Edisi 113, Selasa, 18 Oktober 2016
Doer bukan seorang Executor. Dia tipe orang yang pasif, menunggu perintah dan hanya menjalankan apa yang diperintahkan. Begitu dia menemui hambatan, ia akan berhenti dan menunggu solusi yang akan diberikan atasannya.
Sementara itu, Executor adalah mereka yang memiliki kemampuan untuk menyelesaikan tugas dengan cepat, efisien dan efektif. Executor memiliki kemampuan untuk mem-break down tugas, mendistribusikan, memonitor dan mengatasi berbagai hambatan yang ada.
Seorang Executor mempunyai kemampuan membayangkan output yang ingin dihasilkan dan bagaimana mencapainya. Perusahaan banyak mengandalkan para Executor, terutama di posisi manajemen untuk memastikan banyak pekerjaan bisa diselesaikan dengan baik. Executor umumnya fokus pada target operational, karenanya mereka lebih berprestasi pada tactical performance, tetapi mengalami kesulitan untuk menampilkan adaptive performance.
Bila Executor akan bekerja dengan baik dengan daftar apa yang perlu dicapai di tangannya, maka perusahaan membutuhkan Performer untuk menciptakan daftar tersebut. Performer memahami apa yang dibutuhkan organisasi, bukan sekedar apa yang perlu dilakukan. Dia mengantisipasi arah dan permasalahan yang akan dihadapi di masa depan. Beda diantara keduanya terutama pada awareness dalam memilih aktivitas yang impactfull.
Executor akan cenderung terpaku pada apa yang perlu dikerjakan dan tidak sensitif bila prioritas berubah karena situasi yang ada. Sementara Performer akan selalu sensistif untuk menemukan aktivitas yang paling impactfull dan me-redirect prioritas aktivitas organisasinya.
Kebanyakan Doer adalah mereka yang merasa terpaksa berada di organisasi. Ibarat anak yang dipaksa sekolah, mereka adalah orang dewasa yang dipaksa bekerja. Karenanya bila siswa ogah-ogahan belajar, maka karyawan ogah-ogahan dalam bekerja. Cycle kerja-nya dimulai dari menunggu perintah, mengerjakan perintah, menemui hambatan, berhenti, menunggu arahan.

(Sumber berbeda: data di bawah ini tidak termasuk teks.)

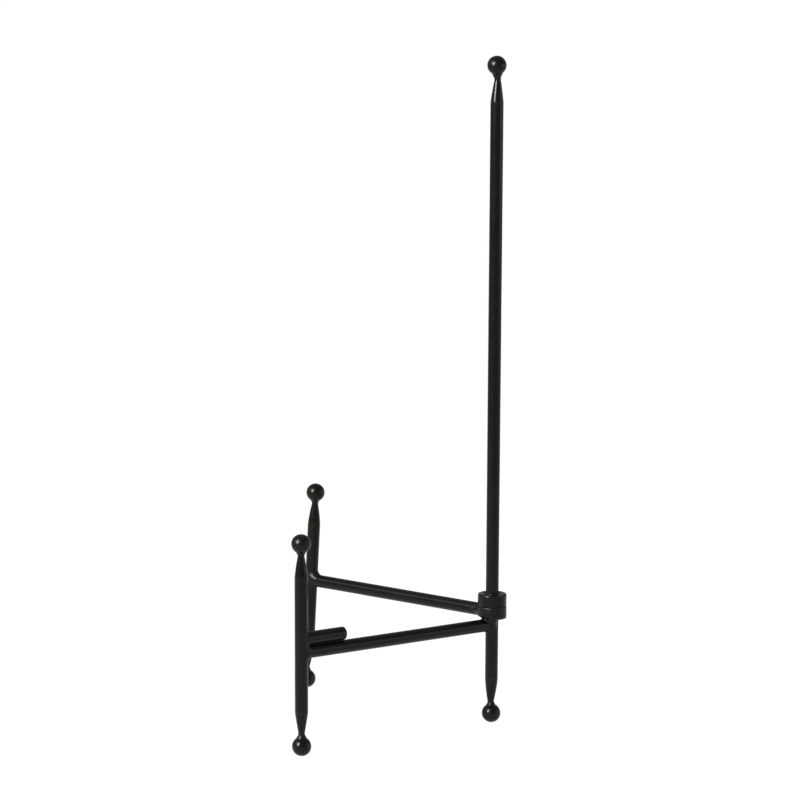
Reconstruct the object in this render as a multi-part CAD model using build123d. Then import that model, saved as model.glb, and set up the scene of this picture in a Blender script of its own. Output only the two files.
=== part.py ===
from build123d import *
import os
from math import radians, sqrt, tan

# Tabletop easel in black-painted round bar: a rear post, a right leg welded to it by a low arm, and a
# left leg on a higher arm that swings about the post on a collar.
# Millimetres and degrees. Z is up from the table, the post's axis is the Z axis, and the easel's open
# front faces -Y. Right and left are the viewer's, so the right leg is on the +X side.

# ---------------------------------------------------------------------------- driving dimensions
INCH = 25.4
ROD_R = 3 / 8 * INCH / 2            # one bar size is used throughout
BALL_R = 7.0
NECK_R = 2.4                        # the bar is turned down to this before each ball
NECK_END = 10.0                     # from the ball's centre to where the neck widens into the cone
CONE_END = 24.5                     # from the ball's centre to full bar size
MAST_CONE_END = 28.0                # the cone under the top ball is longer
CONE_BLEND_R = 22.0                 # rounding where a cone runs into the bar
SOCKET_DEPTH = 2.2                  # how far a neck's tip sits inside its ball
BALL_WELD = 0.9                     # size of the weld round each neck

POST_SPAN = 480.4                   # between the centres of the post's two balls
LEG_SPAN = 147.6                    # the same on each front leg
ARM_REACH = 170.75                  # from the post's axis to a front leg's axis, along an arm
ARM_RISE = 0.45                     # both arms climb a little towards the front
HALF_SPREAD = 36.4                  # each arm's angle from the easel's front centre line
LOW_ARM_Z = BALL_R + 67.3           # right arm's axis above the table, at the post
HIGH_ARM_Z = BALL_R + 77.2          # left arm's and rest peg's axis above the table, at the post
LEFT_LEG_LEAN = 3.3                 # the left leg's top leans towards the post
RIGHT_LEG_LEAN = -0.25              # the right leg's top leans a very little away from it
PEG_LENGTH = 37.0                   # from the right leg's axis to the peg's free end
PEG_ROUND = 1.2

COLLAR_R = 10.7
COLLAR_BASE_Z = BALL_R + 72.5
SWING_COLLAR_HEIGHT = 9.1
STOP_COLLAR_HEIGHT = 9.1
COLLAR_CHAMFER = 0.5
RUNNING_CLEARANCE = 0.06            # radial, between the swing collar's bore and the post
FACE_GAP = 0.3                      # between faces that turn past each other
GROUND_HEADING = -70                # where the swing collar's lower edge is ground back the most
GROUND_DEPTH = 2.6

ARM_WELD_SIDE = 0.35                # how far a weld between two bars swells beside them
WELD_LIP = 0.05                     # how proud a weld's thin edge stands of the bar it dies out on

COLLAR_TOP_Z = COLLAR_BASE_Z + SWING_COLLAR_HEIGHT
STOP_COLLAR_BASE_Z = COLLAR_TOP_Z + FACE_GAP
STOP_COLLAR_TOP_Z = STOP_COLLAR_BASE_Z + STOP_COLLAR_HEIGHT
RIGHT_HEADING = -90 + HALF_SPREAD
LEFT_HEADING = -90 - HALF_SPREAD

BOTTOM_ALIGN = (Align.CENTER, Align.CENTER, Align.MIN)
LONG = 400.0                        # longer than anything that a cutting tool has to pass through


# ---------------------------------------------------------------------------- placing
def arm_frame(heading, z):
    """Origin on the post's axis at height z, local X out along an arm."""
    return Pos(0, 0, z) * Rot(0, 0, heading) * Rot(0, -ARM_RISE, 0)


def leg_frame(heading, arm_z, lean=0.0):
    """Origin at a leg's foot ball, local Z up the leg. A lean tips its top towards the post, and the
    leg still crosses its arm at the arm's full reach."""
    crossing_height = arm_z + ARM_REACH * tan(radians(ARM_RISE)) - BALL_R
    foot_reach = ARM_REACH + crossing_height * tan(radians(lean))
    return Pos(0, 0, BALL_R) * Rot(0, 0, heading) * Pos(foot_reach, 0, 0) * Rot(0, -lean, 0)


def leg_in_arm_frame(lean, above=0.0):
    """The full-size bar of a leg, as a cutting tool in its arm's frame, or in the frame of a bar that
    lies a little above its arm."""
    crossing = ARM_REACH - above * tan(radians(lean))
    return Pos(crossing, 0, 0) * Rot(0, ARM_RISE - lean, 0) * Cylinder(ROD_R, LONG)


def bar_along_x(start, end):
    """A straight bar along local X."""
    return Pos(start, 0, 0) * Rot(0, 90, 0) * Cylinder(ROD_R, end - start, align=BOTTOM_ALIGN)


def level_band(low, high):
    """A wide slab between two heights."""
    return Pos(0, 0, low) * Box(LONG, LONG, high - low, align=BOTTOM_ALIGN)


def largest(shape):
    """The biggest solid of a cut."""
    return shape.solids().sort_by(SortBy.VOLUME)[-1]


# ---------------------------------------------------------------------------- uprights
def tapered_rod(span, low_cone_end, high_cone_end):
    """A bar between two balls, centred at 0 and span on Z, necked down at both ends."""
    tip = BALL_R - SOCKET_DEPTH
    outline = Polyline(
        (0, tip),
        (NECK_R, tip),
        (NECK_R, NECK_END),
        (ROD_R, low_cone_end),
        (ROD_R, span - high_cone_end),
        (NECK_R, span - NECK_END),
        (NECK_R, span - tip),
        (0, span - tip),
        close=True,
    )
    section = make_face(outline)
    cone_bases = [v for v in section.vertices() if abs(v.X - ROD_R) < 1e-6]
    section = fillet(cone_bases, CONE_BLEND_R)
    return revolve(Plane.XZ * section, Axis.Z)


def end_ball(neck_direction):
    """A ball at the origin with the shallow socket that its rod's neck sits in, up (+1) or down (-1)."""
    socket = Pos(0, 0, BALL_R - SOCKET_DEPTH) * Cylinder(NECK_R, BALL_R, align=BOTTOM_ALIGN)
    turned = Rot(0 if neck_direction > 0 else 180, 0, 0)
    return turned * (Sphere(BALL_R) - socket)


def neck_weld(neck_direction):
    """The small ring of weld where a neck enters its ball."""
    seat = sqrt(BALL_R**2 - NECK_R**2)
    ring = Cone(NECK_R + 2 * BALL_WELD, NECK_R + WELD_LIP, 2.2 * BALL_WELD, align=BOTTOM_ALIGN)
    bead = Pos(0, 0, seat - BALL_WELD) * ring
    bead = bead - Sphere(BALL_R) - Cylinder(NECK_R, LONG)
    turned = Rot(0 if neck_direction > 0 else 180, 0, 0)
    return turned * bead


def upright(name, rod_name, frame, span, top_cone_end=CONE_END):
    """An upright's five pieces: its rod, two balls and the two welds that hold them."""
    top = frame * Pos(0, 0, span)
    return {
        rod_name: frame * tapered_rod(span, CONE_END, top_cone_end),
        f"{name}_foot_ball": frame * end_ball(+1),
        f"{name}_top_ball": top * end_ball(-1),
        f"{name}_foot_ball_weld": frame * neck_weld(+1),
        f"{name}_top_ball_weld": top * neck_weld(-1),
    }


# ---------------------------------------------------------------------------- collars
def swing_collar():
    """The left arm's collar. Its lower edge is ground back on the side that faces the arms."""
    body = Cylinder(COLLAR_R, SWING_COLLAR_HEIGHT, align=BOTTOM_ALIGN)
    body = chamfer(body.edges().sort_by(Axis.Z)[-1], COLLAR_CHAMFER)
    low_r = COLLAR_R - GROUND_DEPTH / 2
    ground_edge = Cone(low_r, low_r + SWING_COLLAR_HEIGHT, SWING_COLLAR_HEIGHT, align=BOTTOM_ALIGN)
    body = body & (Rot(0, 0, GROUND_HEADING) * Pos(-GROUND_DEPTH / 2, 0, 0) * ground_edge)
    body = body - Cylinder(ROD_R + RUNNING_CLEARANCE, LONG)
    return Pos(0, 0, COLLAR_BASE_Z) * body


def stop_collar():
    """The fixed collar above, which keeps the swing collar down."""
    body = Cylinder(COLLAR_R, STOP_COLLAR_HEIGHT, align=BOTTOM_ALIGN)
    body = chamfer(body.edges().filter_by(GeomType.CIRCLE), COLLAR_CHAMFER)
    return Pos(0, 0, STOP_COLLAR_BASE_Z) * (body - Cylinder(ROD_R, LONG))


def stop_collar_weld():
    """The ring of weld between the stop collar's top face and the post."""
    width = 1.8
    height = 1.6
    ring = Cone(ROD_R + width, ROD_R + WELD_LIP, height, align=BOTTOM_ALIGN)
    return Pos(0, 0, STOP_COLLAR_TOP_Z) * (ring - Cylinder(ROD_R, LONG))


# ---------------------------------------------------------------------------- arms
def arm(wall_r, leg_lean):
    """An arm along local X, its ends cut to the round walls that it is welded to."""
    body = bar_along_x(0, ARM_REACH)
    wall = Rot(0, ARM_RISE, 0) * Cylinder(wall_r, LONG)
    return largest(body - wall - leg_in_arm_frame(leg_lean))


def rest_peg():
    """A short bar on the right leg, level with the left arm, pointing back at the post."""
    body = bar_along_x(ARM_REACH - PEG_LENGTH, ARM_REACH)
    body = chamfer(body.edges().sort_by(Axis.X)[0], PEG_ROUND)
    return body - leg_in_arm_frame(RIGHT_LEG_LEAN, HIGH_ARM_Z - LOW_ARM_Z)


# ---------------------------------------------------------------------------- arm welds
def flare(wall_r, size, side_size, start=1.0):
    """A weld's flare about a bar that leaves a round wall along local X: widest inside the wall, and
    dying out on the bar. size is its reach along the bar, and side_size its swell beside it."""
    end = wall_r + size
    across = Rot(0, 90, 0)
    root = Pos(start, 0, 0) * across * Ellipse(ROD_R + end - start, ROD_R + side_size)
    lip = Pos(end, 0, 0) * across * Circle(ROD_R + WELD_LIP)
    return loft([root, lip], ruled=True)


def leg_end_weld(size, low, high, leg_lean, above=0.0):
    """The weld where an arm or the peg meets a front leg, kept between two heights from its axis."""
    bead = Pos(ARM_REACH, 0, 0) * Rot(0, 0, 180) * flare(ROD_R, size, ARM_WELD_SIDE)
    bead = bead & level_band(low, high)
    return bead - leg_in_arm_frame(leg_lean, above) - bar_along_x(0, ARM_REACH)


def right_arm_rear_weld():
    """The weld where the low arm meets the post. It swells upwards under the swing collar's ground
    edge, off centre, most of it on the arm's side."""
    size = 3.0
    swell_r = 6.7
    swell_offset = 1.5
    swell_heading = -50
    swell_base = LOW_ARM_Z - 0.6
    ceiling = COLLAR_BASE_Z - FACE_GAP
    swell = loft([
        Pos(0, 0, swell_base) * Circle(ROD_R + WELD_LIP),
        Pos(0, 0, ceiling) * Rot(0, 0, swell_heading) * Pos(swell_offset, 0, 0) * Circle(swell_r),
    ], ruled=True)
    placed = arm_frame(RIGHT_HEADING, LOW_ARM_Z)
    bead = placed * flare(ROD_R, size, ARM_WELD_SIDE) & level_band(0, ceiling)
    return (bead + swell) - Cylinder(ROD_R, LONG) - placed * bar_along_x(0, ARM_REACH)


def left_arm_collar_weld():
    """The weld where the high arm meets the swing collar, no taller than the collar."""
    size = 2.6
    side_size = 2.2
    placed = arm_frame(LEFT_HEADING, HIGH_ARM_Z)
    bead = placed * flare(COLLAR_R, size, side_size, start=COLLAR_R - 4)
    bead = bead & level_band(COLLAR_BASE_Z, COLLAR_TOP_Z)
    return bead - Cylinder(COLLAR_R, LONG) - placed * bar_along_x(0, ARM_REACH)


# ---------------------------------------------------------------------------- assembly
def easel():
    """Every piece of the easel, by node name."""
    right_low = arm_frame(RIGHT_HEADING, LOW_ARM_Z)
    right_high = arm_frame(RIGHT_HEADING, HIGH_ARM_Z)
    left_high = arm_frame(LEFT_HEADING, HIGH_ARM_Z)
    step = HIGH_ARM_Z - LOW_ARM_Z
    right_leg = leg_frame(RIGHT_HEADING, LOW_ARM_Z, RIGHT_LEG_LEAN)
    left_leg = leg_frame(LEFT_HEADING, HIGH_ARM_Z, LEFT_LEG_LEAN)

    nodes = {}
    nodes.update(upright("post", "post_rod", Pos(0, 0, BALL_R), POST_SPAN, MAST_CONE_END))
    nodes.update(upright("right_leg", "right_leg_rod", right_leg, LEG_SPAN))
    nodes.update(upright("left_leg", "left_leg_rod", left_leg, LEG_SPAN))
    nodes["swing_collar"] = swing_collar()
    nodes["stop_collar"] = stop_collar()
    nodes["stop_collar_weld"] = stop_collar_weld()
    nodes["right_arm"] = right_low * arm(ROD_R, RIGHT_LEG_LEAN)
    nodes["left_arm"] = left_high * arm(COLLAR_R, LEFT_LEG_LEAN)
    nodes["rest_peg"] = right_high * rest_peg()
    nodes["right_arm_front_weld"] = right_low * leg_end_weld(3.6, -LONG / 2, step / 2, RIGHT_LEG_LEAN)
    nodes["rest_peg_weld"] = right_high * leg_end_weld(1.2, -step / 2, LONG / 2, RIGHT_LEG_LEAN, step)
    nodes["left_arm_front_weld"] = left_high * leg_end_weld(3.4, -LONG / 2, LONG / 2, LEFT_LEG_LEAN)
    nodes["right_arm_rear_weld"] = right_arm_rear_weld()
    nodes["left_arm_collar_weld"] = left_arm_collar_weld()
    return nodes


os.makedirs("parts", exist_ok=True)
for node_name, shape in easel().items():
    shape.label = node_name
    export_step(shape, f"parts/{node_name}.step")
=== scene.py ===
import bpy
import math
import numpy as np
from mathutils import Matrix, Vector


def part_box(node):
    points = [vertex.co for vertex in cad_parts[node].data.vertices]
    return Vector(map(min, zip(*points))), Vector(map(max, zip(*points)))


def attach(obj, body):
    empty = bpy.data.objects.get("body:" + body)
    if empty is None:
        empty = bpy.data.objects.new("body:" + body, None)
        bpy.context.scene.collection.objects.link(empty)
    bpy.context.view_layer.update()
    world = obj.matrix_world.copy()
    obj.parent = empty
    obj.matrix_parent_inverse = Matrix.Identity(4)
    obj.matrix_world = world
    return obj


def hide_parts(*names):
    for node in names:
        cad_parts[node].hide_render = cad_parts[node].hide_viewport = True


# Looks of the tabletop easel: black paint over round bar, forged balls and hand-finished welds.
# Shapes are worked out in millimetres in the row frame, and add_piece() turns them into metres.
# A piece replaces one or two CAD nodes, or is paint lying on them, and rides on their body.

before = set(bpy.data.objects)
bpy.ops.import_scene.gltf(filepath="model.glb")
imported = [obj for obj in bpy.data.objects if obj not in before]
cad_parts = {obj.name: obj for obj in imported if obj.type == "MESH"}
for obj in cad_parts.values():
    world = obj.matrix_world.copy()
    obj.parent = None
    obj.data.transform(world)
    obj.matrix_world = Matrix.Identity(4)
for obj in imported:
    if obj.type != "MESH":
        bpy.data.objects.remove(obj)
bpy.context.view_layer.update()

MM = 0.001
ROD_R = 4.7625
BALL_R = 7.0
NECK_R = 2.42
NECK_END = 10.4                     # from a ball's centre to where its neck starts to widen
CONE_END = 24.8                     # from a ball's centre to full bar size
SOCKET_DEPTH = 2.2
COLLAR_R = 10.69                    # a hair inside the CAD collars, to stay in their box
ARM_OVERLAP = 0.3                   # how far a bar's saddle-cut end sits inside the bar it meets
PEG_LENGTH = 37.0
GROUND_HEADING = -70.0              # the swing collar's lower edge is ground back on this side
GROUND_DEPTH = 2.6
GROUND_SLOPE = 1.5                  # how fast the ground edge widens upwards
FACE_GAP = 0.04                     # between the swing collar's underside and the weld below it
UNDER = 0.03                        # a weld's surface starts this far under the bars that it joins
WELD_WALL = 0.8                     # thickness of a weld piece inside the bars
WELD_CELL = 0.28                    # grid step of the weld surfaces
ROW_FRAME = np.array([[0, 0, 0], [1, 0, 0], [0, 1, 0], [0, 0, 1]], float)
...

Doer memang menyebalkan bagi para Executor. Ia membuat lelah dan kesal, karena perlu terus dimonitor, didorong dan ‘ditendang’ biar bisa bergerak. Ibarat mainan yang akan kehabisan baterai, dipukul-pukul dengan harapan masih ada sisa baterai yang akan mendorong mainanan itu bergerak kembali.
Namun, di sisi lain, Executor juga membuat lelah para Performer, karena mereka asyik mengeksekusi sebuah tugas, tanpa men-cek ulang prioritas dari tugas tersebut. Sumber daya organisasi bisa banyak habis untuk menyelesaikan tugas tertentu yang ternyata kebutuhannya sudah kadaluarsa, yang manfaatnya sudah tidak dirasakan lagi. Mereka terlalu fokus dengan target unitnya dan kurang berpikir mengenai alignment dengan unit lain. Mereka meyakini itu yang diperlukan untuk mencapai karir yang baik.
Saat ini tampak nya terlalu banyak Doer di dalam organisasi. Dan terlalu sedikit Performer dan Executor. Hanya ketika lebih banyak executor dan performer dalam organisasi, maka organisasi akan menemukan ‘harta karun’ 40 persen nya. Masalahnya, kebanyakan budaya organisasi justru mengembangkan Doer bukan Performer. Sehinga bisa jadi seorang performer ketika masuk ke dalam organisasi tersebut, bila tidak hati-hati, bisa menjelma menjadi Executor atau bahkan Doer. Lalu Manajemen berteriak-teriak mengatakan ‘bertapa sulitnya mencari pemimpin yang berkualitas saat ini’, sementara mereka justru mematikan bibit-bibit pemimpin yang ada.